> _Given exercise_
Line by line, reproduce exactly the beginning of the listing below, ending with the line that contains "doc.recompute()" and adding nothing.

> _Collected data_
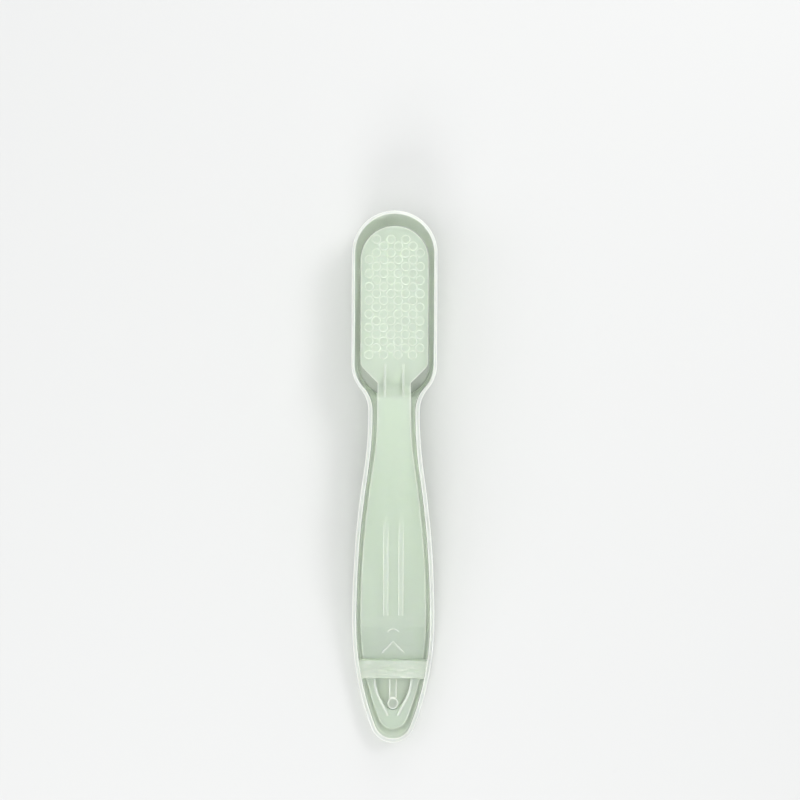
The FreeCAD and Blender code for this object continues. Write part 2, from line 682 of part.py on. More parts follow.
def make_ejector_plate():
    """Flat plate with a round tip and a tapered back, which pushes the rice out."""
    body = new_body("ejector_plate")
    half, corner, run = "Size.plate_half", "Size.plate_corner_place", "Size.plate_corner_run"
    pad(body, "plate", "XY_Plane", both_sides([
        ("0", "Size.plate_tip", ("right", half)),
        (half, f"Size.plate_tip - {half}", None),
        (half, f"{corner} + {run}", ("right", "Size.plate_round")),
        (f"{half} - {run} * cos(45)", f"{corner} - {run} * sin(45)", None),
        ("Size.lever_neck_half", "Size.web_end + Size.plate_neck", None),
        ("Size.lever_neck_half", "Size.web_end", None),
    ]), "Size.plate_thick", level="Size.plate_level")
    return body


# ---------------------------------------------------------------------------------------------
# Build, check and write
# ---------------------------------------------------------------------------------------------
nodes = [
    make_mould_body(),
    make_pusher_tail(),
    make_hinge_leaf(),
    make_press_lever(),
    make_ejector_plate(),
]
doc.recompute()

failed = [item.Label for item in doc.Objects if {"Invalid", "Error"} & set(item.State)]
if failed:
    raise RuntimeError("these objects failed: " + ", ".join(failed))
for node in nodes:
    if node.Shape.isNull() or not node.Shape.isValid() or len(node.Shape.Solids) != 1:
        raise RuntimeError(node.Label + " is not one sound solid")

os.makedirs("parts", exist_ok=True)
for node in nodes:
    node.Shape.exportStep(f"parts/{node.Label}.step")
    print(f"{node.Label}: {node.Shape.Volume:.1f} cubic mm")
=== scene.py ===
# %% [markdown]
# # A sushi rice mould press
#
# The real object is two thin mouldings in milky, slightly green polypropylene. One is a
# spoon-shaped mould with a channel as its handle. The other is a springy pusher that lies in the
# channel, and its plate fills the top of the mould. This script loads the measured model, then
# gives it the softened edges, the low bumps and the translucent plastic that a moulding has.
#
# Lengths on the press are written in millimetres and multiplied by `MM`, because Blender works
# in metres here. +Y runs from the tail to the tip of the mould, and +Z is up.

# %% Load the measured model
import math

import bmesh
import bpy
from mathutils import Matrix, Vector


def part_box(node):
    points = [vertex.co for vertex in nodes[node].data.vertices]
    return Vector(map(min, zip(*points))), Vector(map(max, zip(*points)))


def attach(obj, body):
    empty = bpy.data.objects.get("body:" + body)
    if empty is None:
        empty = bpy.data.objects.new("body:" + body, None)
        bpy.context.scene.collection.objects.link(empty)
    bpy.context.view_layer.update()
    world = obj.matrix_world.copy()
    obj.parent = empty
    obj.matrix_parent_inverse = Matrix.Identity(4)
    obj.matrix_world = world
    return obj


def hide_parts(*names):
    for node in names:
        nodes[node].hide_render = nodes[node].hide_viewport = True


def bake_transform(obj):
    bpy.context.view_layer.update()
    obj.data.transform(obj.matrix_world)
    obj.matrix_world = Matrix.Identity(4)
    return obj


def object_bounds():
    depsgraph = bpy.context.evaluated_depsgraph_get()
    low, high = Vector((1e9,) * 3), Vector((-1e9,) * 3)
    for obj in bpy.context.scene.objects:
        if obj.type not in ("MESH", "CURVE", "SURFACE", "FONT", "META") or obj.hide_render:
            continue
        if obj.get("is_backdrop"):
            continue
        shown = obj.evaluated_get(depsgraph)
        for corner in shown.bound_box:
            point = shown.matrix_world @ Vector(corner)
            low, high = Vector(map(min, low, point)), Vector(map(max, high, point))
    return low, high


MM = 0.001
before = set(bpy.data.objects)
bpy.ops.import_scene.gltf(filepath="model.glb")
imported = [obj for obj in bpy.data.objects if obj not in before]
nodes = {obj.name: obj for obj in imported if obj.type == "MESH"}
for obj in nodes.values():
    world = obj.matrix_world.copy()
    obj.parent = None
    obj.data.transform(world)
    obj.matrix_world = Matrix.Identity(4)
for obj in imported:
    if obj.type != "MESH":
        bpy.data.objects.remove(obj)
measured_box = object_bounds()
print("loaded", ", ".join(sorted(nodes)))

# %% [markdown]
# ## The camera
#
# The press is seen from straight above, from about 0.44 m. A camera so near sees the tall mould
# slightly larger than the low tail, and a little of the inside wall at the tip, so the height
# matters as much as the lens. The lens follows from the scale: on a picture 800 pixels wide,
# 1355 pixels stand for one unit of slope.

# %% Camera straight above the press
PICTURE_WIDTH = 800
FOCAL_PIXELS = 1354.8
SENSOR_WIDTH = 36
NEAREST_SEEN = 10 * MM
CAMERA_PLACE = (1.85 * MM, 25.5 * MM, 440 * MM)
CAMERA_ROLL = math.radians(0.27)

camera_data = bpy.data.cameras.new("overhead_camera")
camera_data.sensor_width = SENSOR_WIDTH
camera_data.lens = SENSOR_WIDTH * FOCAL_PIXELS / PICTURE_WIDTH
camera_data.clip_start = NEAREST_SEEN
camera = bpy.data.objects.new("overhead_camera", camera_data)
camera.location = CAMERA_PLACE
camera.rotation_euler = (0, 0, CAMERA_ROLL)
bpy.context.scene.collection.objects.link(camera)
bpy.context.scene.camera = camera
bpy.context.scene.view_settings.view_transform = "Standard"
print(f"lens {camera_data.lens:.1f} mm")

# %% [markdown]
# ## Nodes in a few words
#
# Materials and Geometry Nodes are both trees of nodes with links between sockets. One small
# helper keeps the cells below short: it adds a node, sets its properties, and gives each input
# a value or a link, whichever it is handed.


# %% Helper for node trees
def add_node(tree, kind, inputs=(), **settings):
    """Add a node, set its properties, then its inputs by name or number."""
    node = tree.nodes.new(kind)
    for name, value in settings.items():
        setattr(node, name, value)
    for key, value in dict(inputs).items():
        if isinstance(value, bpy.types.NodeSocket):
            tree.links.new(value, node.inputs[key])
        else:
            node.inputs[key].default_value = value
    return node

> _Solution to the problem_
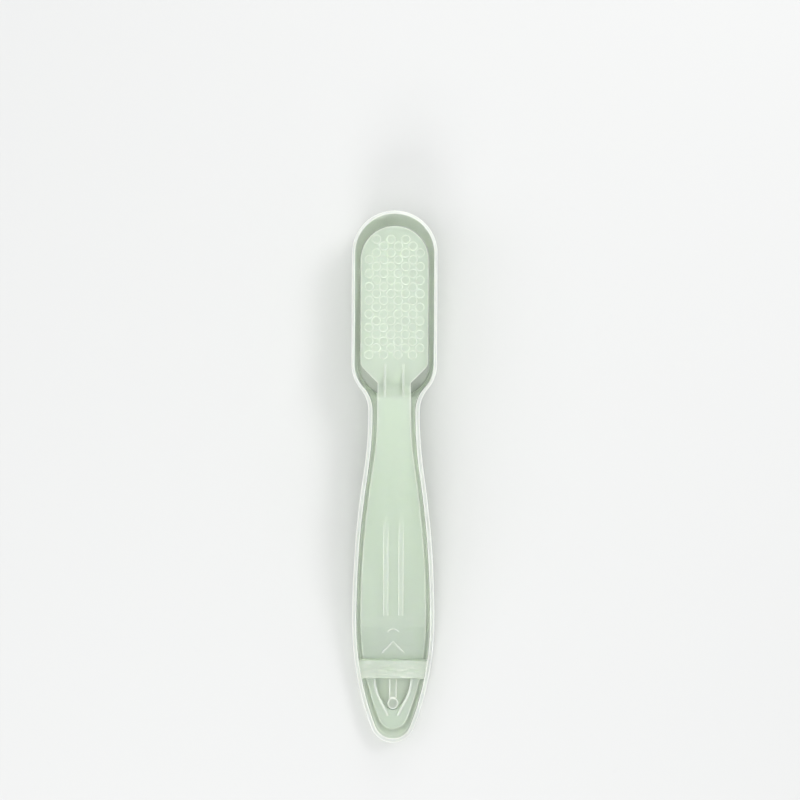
The FreeCAD and Blender code for this object continues. Write part 2, from line 682 of part.py on. More parts follow.
def make_ejector_plate():
    """Flat plate with a round tip and a tapered back, which pushes the rice out."""
    body = new_body("ejector_plate")
    half, corner, run = "Size.plate_half", "Size.plate_corner_place", "Size.plate_corner_run"
    pad(body, "plate", "XY_Plane", both_sides([
        ("0", "Size.plate_tip", ("right", half)),
        (half, f"Size.plate_tip - {half}", None),
        (half, f"{corner} + {run}", ("right", "Size.plate_round")),
        (f"{half} - {run} * cos(45)", f"{corner} - {run} * sin(45)", None),
        ("Size.lever_neck_half", "Size.web_end + Size.plate_neck", None),
        ("Size.lever_neck_half", "Size.web_end", None),
    ]), "Size.plate_thick", level="Size.plate_level")
    return body


# ---------------------------------------------------------------------------------------------
# Build, check and write
# ---------------------------------------------------------------------------------------------
nodes = [
    make_mould_body(),
    make_pusher_tail(),
    make_hinge_leaf(),
    make_press_lever(),
    make_ejector_plate(),
]
doc.recompute()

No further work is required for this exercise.